Abanindranath painted Bharat Mata after the partition of Bengal in 1905, and the work became an iconic image of what was known as the Swadeshi (“of our own country”) Movement. This paralleled the movement for swaraj, or self-rule, and artists were encouraged to consider their work as a tool in the fight against the colonial rule. Interestingly, (Abanindranath had originally thought of her as Bangamata, Mother Bengal, but changed its title in support of the nation).
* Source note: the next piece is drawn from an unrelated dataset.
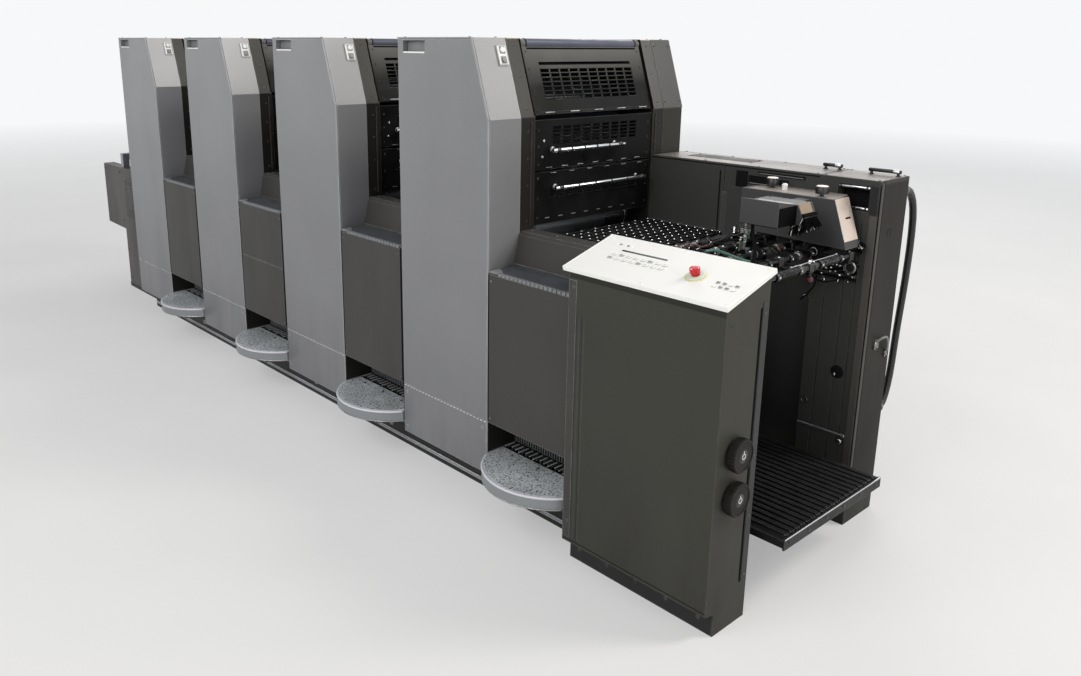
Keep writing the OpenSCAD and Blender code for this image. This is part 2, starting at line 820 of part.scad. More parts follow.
module control_panel() color("#e4e5e6") on_panel() {
    difference() {
        cube([panel_w, panel_len, panel_t]);
        translate([103, 146, panel_t - 2]) cube([162, 6, 3]);
        translate([stop_at[0], stop_at[1], -1])
            cylinder(r = stop_hub_r + fit, h = panel_t + 2);
    }
    for (c = [0 : 7], r = [0 : 1])
        translate([90 + c * 26, 94 + r * 22, panel_t - 1]) cube([15, 9, 2.5]);
    for (c = [0 : 3], r = [0 : 1])
        translate([462 + c * 19, 74 + r * 20, panel_t - 1]) cube([11, 9, 2.5]);
    translate([stop_at[0], stop_at[1], panel_t - 1]) difference() {
        cylinder(r = 26, h = stop_seat);
        translate([0, 0, -1]) cylinder(r = stop_hub_r + fit, h = stop_seat + 2);
    }
}

module emergency_stop() color("#c81d25") on_panel() {
    rise = panel_t + stop_seat - 1 + stop_travel + 2;
    translate([stop_at[0], stop_at[1], 0]) {
        translate([0, 0, 6]) cylinder(r = stop_hub_r, h = rise - 5);
        translate([0, 0, rise]) cylinder(r = 18, h = 13);
        translate([0, 0, rise + 13]) cylinder(r1 = 18, r2 = 14, h = 4);
    }
}

// Dial with a raised rim, a hub and its shaft
module console_dial(z) color("#1c1b1a") translate([console_x1, dial_y, z]) rotate([0, 90, 0]) {
    translate([0, 0, dial_gap]) difference() {
        cylinder(r = dial_r, h = dial_t);
        translate([0, 0, dial_t - 5]) cylinder(r = dial_r - 9, h = 6);
    }
    translate([0, 0, dial_gap + dial_t - 6]) cylinder(r = 20, h = 6);
    translate([0, 0, -24]) cylinder(r = dial_hub_r, h = dial_gap + 26);
}

// Ring of points round a point of the cable's route, which lies in the
// plane X = 0
function cable_ring(k, sides) =
    let (
        n = len(cable_route),
        before = cable_route[max(k - 1, 0)],
        after = cable_route[min(k + 1, n - 1)],
        end = k == 0 || k == n - 1,
        t = end ? [0, k == 0 ? 1 : -1, 0] : (after - before) / norm(after - before),
        u = [1, 0, 0],
        v = cross(t, u)
    )
    [for (a = [0 : sides - 1])
        cable_route[k] + cable_r * (cos(a * 360 / sides) * u + sin(a * 360 / sides) * v)];

module cable_run() color("#0e0e0f") {
    sides = 10;
    rings = len(cable_route);
    points = [for (k = [0 : rings - 1]) each cable_ring(k, sides)];
    walls = [for (k = [0 : rings - 2], a = [0 : sides - 1])
        [k * sides + a, k * sides + (a + 1) % sides,
            (k + 1) * sides + (a + 1) % sides, (k + 1) * sides + a]];
    first_end = [for (a = [sides - 1 : -1 : 0]) a];
    last_end = [for (a = [0 : sides - 1]) (rings - 1) * sides + a];
    translate([cable_x, column_y + gland_l, cable_top_z])
        polyhedron(points, concat([first_end], walls, [last_end]));
}

module feeder_side(y0, y1) {
    along_y(y0, y1) polygon([
        [feeder_foot_x, skid_h], [feeder_foot_x, feeder_belly], [feeder_x0, feeder_belly + 8],
        [feeder_x0, feeder_h - 10], [feeder_x0 + 10, feeder_h],
        [first_x, feeder_h], [first_x, skid_h]
    ]);
}

module feeder_sides() color("#504d4b") {
    feeder_side(-y_out, -y_in);
    feeder_side(y_in, y_out);
}

// Skids, cross members and the bars that carry the feeder's pile board
module feeder_frame() color("#1a1a1b") {
    for (s = [-1, 1])
        block([feeder_foot_x - 8, min(s * y_in, s * y_out), 0],
            [first_x, max(s * y_in, s * y_out), skid_h]);
    for (x = [feeder_foot_x + 20, first_x - 90])
        block([x, -y_in - 1, 0], [x + 60, y_in + 1, skid_h]);
    block([feeder_x0 + 20, -y_in, feeder_belly + 30], [feeder_x0 + 60, y_in, feeder_belly + 90]);
    for (y = [-180, 180]) {
        block([feeder_foot_x + 20, y - 20, skid_h - 1],
            [feeder_foot_x + 60, y + 20, feeder_board_z - 24]);
        block([first_x - 90, y - 20, skid_h - 1], [first_x - 50, y + 20, feeder_board_z - 24]);
    }
}

module feeder_pile_board() color("#8a6f4d") {
    x0 = feeder_foot_x - 56;
    x1 = first_x - 40;
    z = feeder_board_z;
    half = y_in - 40;
    slats = 9;
    pitch = (2 * half + 9) / slats;
    for (k = [0 : slats - 1])
        block([x0, -half + k * pitch, z - 12], [x1, -half + (k + 1) * pitch - 9, z]);
    for (x = [x0 + 40, (x0 + x1) / 2 - 20, x1 - 80])
        block([x, -half, z - 24], [x + 40, half, z - 11]);
}

// Sloped feed table with its side rails and conveyor tapes
module feed_table() color("#3d4043") {
    l = feeder_foot - 245;
    translate([first_x - 8, 0, feeder_h - 74]) rotate([0, table_tilt, 0])
        translate([-l, 0, 0]) {
            translate([0, -y_in, 0]) cube([l, 2 * y_in, table_t]);
            for (k = [-2 : 2])
                translate([0, k * frame_gap / 6 - 15, table_t - 1]) cube([l, 30, 3]);
            for (x = [0, l])
                translate([x, 0, table_t / 2]) rotate([90, 0, 0])
                    cylinder(r = 12, h = 2 * y_in - 40, center = true);
        }
}

// Suction head over the rear edge of the pile, on a cross beam
module suction_head() color("#6a6e72") {
    x = feeder_foot_x - 6;
    z = feeder_h;
    post_y = [y_in + 14, y_in + 54];
    half = frame_gap / 5 - 4;
    for (s = [-1, 1])
        block([x, min(s * post_y[0], s * post_y[1]), z],
            [x + 40, max(s * post_y[0], s * post_y[1]), z + 70]);
    block([x, -post_y[1], z + 50], [x + 40, post_y[1], z + 90]);
    difference() {
        block([x - 70, -half, z + 10], [x + 120, half, z + 110]);
        for (k = [-1 : 1])
            block([x - 71, k * half / 2 - 14, z + 30], [x - 60, k * half / 2 + 14, z + 90]);
    }
    for (k = [-3, -1, 1, 3], dx = [-45, 95])
        translate([x + dx, k * half / 3.8, z - 34]) {
            cylinder(r1 = 13, r2 = 8, h = 12, $fn = 32);
            translate([0, 0, 11]) cylinder(r = 6, h = 46, $fn = 32);
        }
}

base_plinth();
side_frames();
link_plates();
operator_tower(0);  // operator_tower_1
operator_tower(1);  // operator_tower_2
operator_tower(2);  // operator_tower_3
operator_tower(3);  // operator_tower_4
drive_towers();
unit_hoods();
ink_guard(0);  // ink_guard_1
ink_guard(1);  // ink_guard_2
ink_guard(2);  // ink_guard_3
ink_guard(3);  // ink_guard_4
plate_guard(0);  // plate_guard_1
plate_guard(1);  // plate_guard_2
plate_guard(2);  // plate_guard_3
plate_guard(3);  // plate_guard_4
blanket_guard(0);  // blanket_guard_1
blanket_guard(1);  // blanket_guard_2
blanket_guard(2);  // blanket_guard_3
blanket_guard(3);  // blanket_guard_4
printing_cylinders();
ink_rollers();
transfer_drums();
gap_covers();
infill_covers();
footboards();
delivery_front_cover();
delivery_operator_frame();
delivery_housing();
delivery_column();
delivery_grid();
delivery_rods();
delivery_head_front();
delivery_head_rear();
lift_frame();
delivery_pile_board();
console_box();
control_panel();
emergency_stop();
console_dial(dial_zs[0]);  // console_dial_upper
console_dial(dial_zs[1]);  // console_dial_lower
cable_run();
feeder_sides();
feeder_frame();
feed_table();
feeder_pile_board();
suction_head();
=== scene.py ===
"""Four-unit offset printing press: finishes, fittings, light and camera.

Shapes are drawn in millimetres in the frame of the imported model, and become
metres when a piece is made.
"""
import json
import math

import bmesh
import bpy
from mathutils import Matrix, Vector


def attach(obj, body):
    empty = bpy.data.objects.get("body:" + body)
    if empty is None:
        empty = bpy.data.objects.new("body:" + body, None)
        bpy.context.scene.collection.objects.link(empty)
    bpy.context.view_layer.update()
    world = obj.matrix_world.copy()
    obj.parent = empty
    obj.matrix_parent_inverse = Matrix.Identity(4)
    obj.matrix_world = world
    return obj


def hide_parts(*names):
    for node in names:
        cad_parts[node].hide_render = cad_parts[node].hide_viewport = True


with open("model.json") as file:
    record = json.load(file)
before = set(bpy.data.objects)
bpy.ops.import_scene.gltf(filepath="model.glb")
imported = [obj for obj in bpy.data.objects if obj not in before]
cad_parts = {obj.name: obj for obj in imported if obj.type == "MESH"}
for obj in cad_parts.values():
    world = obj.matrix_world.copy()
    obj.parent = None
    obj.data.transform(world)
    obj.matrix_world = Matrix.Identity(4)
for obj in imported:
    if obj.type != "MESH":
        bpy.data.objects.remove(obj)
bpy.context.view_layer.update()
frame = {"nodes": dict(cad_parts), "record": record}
MM = 0.001


# Camera, at the place and angle from which the photograph was taken

FOCAL_PX = 526.4          # focal length in pixels of the photograph
VIEW_W_PX = 640           # width of the part of the photograph that is covered
CENTRE_PX = (300, 232)    # centre of that part
AXIS_PX = (272.7, 191.8)  # where the lens axis meets the photograph
SENSOR = 36
PAN, TILT, ROLL = math.radians(48.16), math.radians(75.78), 0.0072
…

It is significant that this work – as a symbol of India – uses elements of Mughal painting and a wash technique inspired by Japanese art. Swadeshi art looked to visual sources from across Indian history — spanning Ajanta to Mughal painting, as well as to East Asia, as part of a broader movement towards Pan-Asianism inspired by dialogues between key cultural figures especially in India and Japan. Swadeshi condemned “foreign art,” which included Ravi Varma and colonial art schools, as well as early Buddhist art from Gandhara, with its Greco-Roman aesthetics and West Asian roots. (819). The return to traditional Indian art was a direct result of anti-colonial factions that were developing across the country through the late 19th and early 20th centuries. These sentiments among artists and thinkers led to many new forms of artistic expression and thinking.